On 4 June 2024, Slovenia recognized the State of Palestine as an independent and sovereign state, becoming the 147th UN member to do so. Diplomatic relations were formally established the following day through the delivery of a verbal note to the Palestinian ambassador in Vienna. This decision followed similar actions by Spain, Ireland, and Norway.

On 15 July 2025, the EU's top diplomat Kaja Kallas and the foreign ministers of the EU member states decided not to take any action against Israel over alleged Israeli war crimes in the Gaza war and settler violence in the West Bank. Fajon posted on social media: "It is disappointing that there is no EU consensus to act on the June determination that Israel is violating Article 2 of the [EU-Israel Association Agreement], concerning human rights."

==Personal life==
Fajon lives between Ljubljana and Brussels with her husband Veit-Ulrich Braun, a German journalist.

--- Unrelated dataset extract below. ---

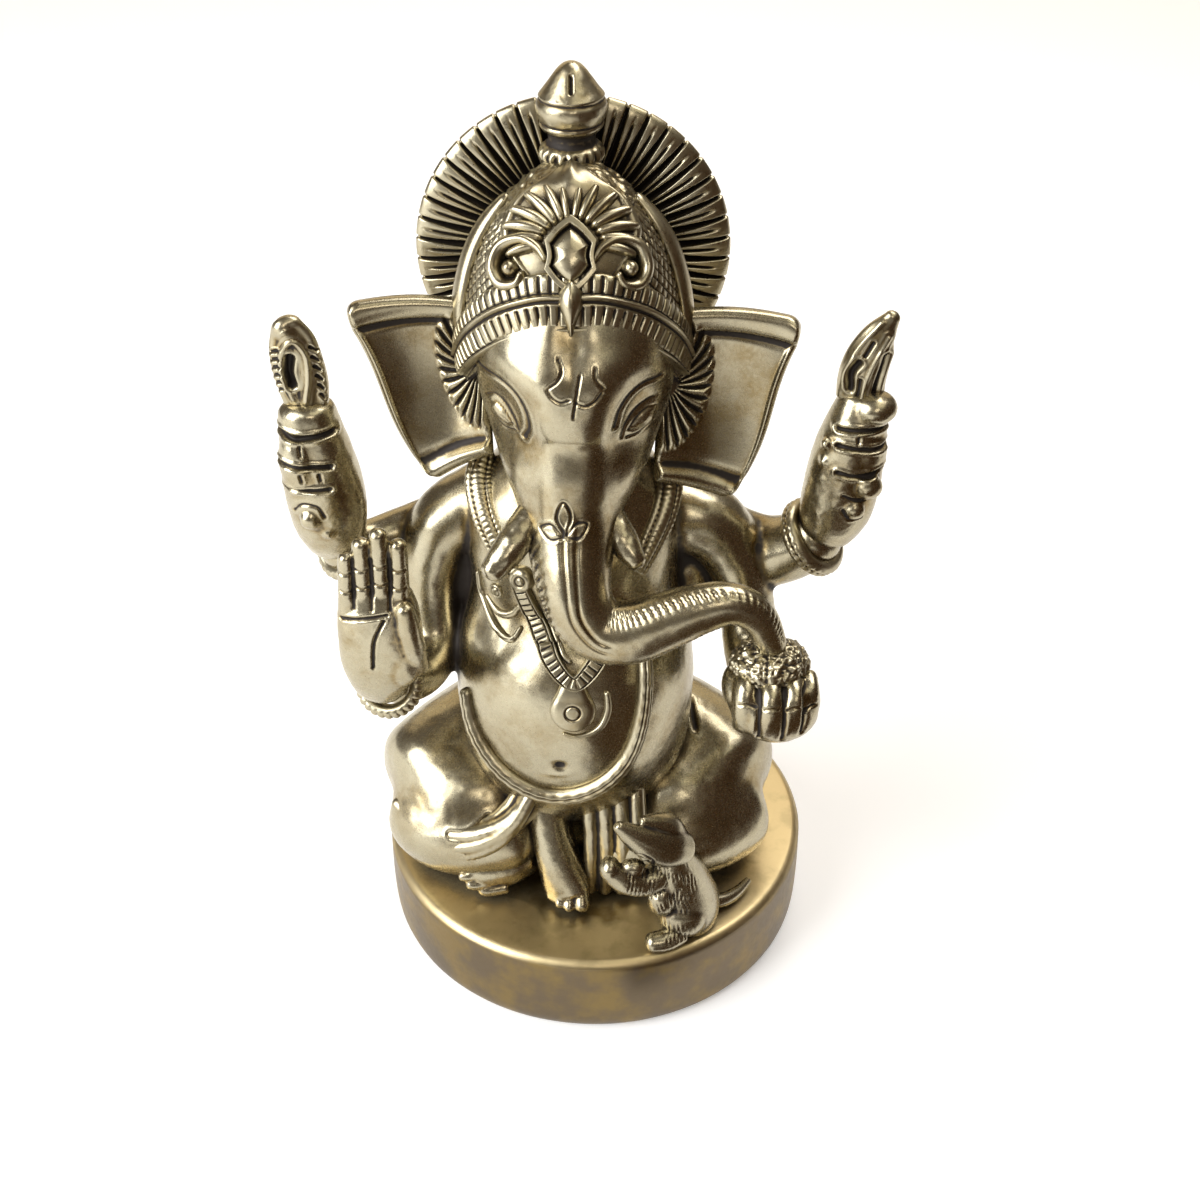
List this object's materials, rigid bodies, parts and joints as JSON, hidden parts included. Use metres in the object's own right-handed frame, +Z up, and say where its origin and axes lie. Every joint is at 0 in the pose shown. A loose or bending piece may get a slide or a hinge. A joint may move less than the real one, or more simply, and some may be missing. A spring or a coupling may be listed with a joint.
{
  "type": "deity figurine",
  "caption": "Seated elephant-headed, four-armed deity figurine in patinated cast brass, with a crown, a halo and a mouse, on a round plinth.",
  "frame": {"origin": "centre of the plinth's underside, where the figurine stands", "axes": "+Z up; the figure faces -Y; +X is the figure's own left, which is the viewer's right"},
  "size_m": [0.1285, 0.103, 0.2078],
  "materials": {
    "figure_brass": "satin polished cast brass, with dark patina left in the engraved lines",
    "ornament_brass": "chased cast brass, dark brown patina in the recesses and worn bright on the ridges",
    "plinth_brass": "dull satin brass with brown stains on the top",
    "mouse_brass": "satin cast brass with hatched fur lines"
  },
  "bodies": {
    "root": {"plinth": "plinth_brass", "torso": "figure_brass", "seat": "figure_brass", "right_thigh": "figure_brass", "left_thigh": "figure_brass", "right_shin": "figure_brass", "left_shin": "figure_brass", "right_foot": "figure_brass", "left_foot": "figure_brass", "head": "figure_brass", "trunk": "figure_brass", "right_tusk": "figure_brass", "left_tusk": "figure_brass", "right_ear": "figure_brass", "left_ear": "figure_brass", "front_right_arm": "figure_brass", "front_right_hand": "figure_brass", "front_left_arm": "figure_brass", "front_left_hand": "figure_brass", "rear_right_arm": "figure_brass", "rear_right_hand": "figure_brass", "rear_left_arm": "figure_brass", "rear_left_hand": "figure_brass", "right_hem": "ornament_brass", "waist_pleats": "ornament_brass", "crown_dome": "ornament_brass", "crown_band": "ornament_brass", "right_lappet": "ornament_brass", "left_lappet": "ornament_brass", "crown_jewel": "ornament_brass", "crest_plumes": "ornament_brass", "right_scroll": "ornament_brass", "left_scroll": "ornament_brass", "crest_drop": "ornament_brass", "finial": "ornament_brass", "halo": "ornament_brass", "front_right_bracelet": "ornament_brass", "front_left_bracelet": "ornament_brass", "rear_right_bracelet": "ornament_brass", "rear_left_bracelet": "ornament_brass", "sweet_heap": "ornament_brass", "rear_right_emblem": "ornament_brass", "rear_left_emblem": "ornament_brass", "necklace": "ornament_brass", "pendant": "ornament_brass", "chest_scroll": "ornament_brass", "right_collar": "ornament_brass", "left_collar": "ornament_brass", "sacred_thread": "ornament_brass", "mouse_body": "mouse_brass", "mouse_head": "mouse_brass", "mouse_paws": "mouse_brass", "mouse_foot": "mouse_brass", "mouse_tail": "mouse_brass"}
  },
  "joints": []
}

Other than Slovenian, she speaks English, German, French, and Croatian.

==Other activities==
- European Council on Foreign Relations (ECFR), Member
- Friends of Europe, member of the board of trustees

==Honors and awards==
- Bosnia and Herzegovina: Tanja Fajon was named Person of the Year 2009 in Bosnia and Herzegovina, for her endeavors to abolish visa requirements for the Western Balkan citizens.
- Albania: On 22 October 2010, Tanja Fajon received a copy of the key of the city of Tirana, on the occasion of state visit to Albania.
- Bosnia and Herzegovina: In December 2010, Tanja Fajon was the first to receive an honorary doctorate from the American University in Bosnia and Herzegovina in Sarajevo.
- Bosnia and Herzegovina: In May 2014, Tanja Fajon received a Key of Heart from citizens of Bosnia and Herzegovina in Sarajevo.
- EU: On 10 September 2019, Tanja Fajon received "Award for the Contribution to the European Integration of the Region" by portal European Western Balkans for "her unwavering commitment to the European future of the Western Balkans (WB) amidst rising challenges, continued representation of the value-based EU in the region, as well as the principled promotion of democracy, freedom and tolerance"Award for the Contribution to the European Integration of the Region".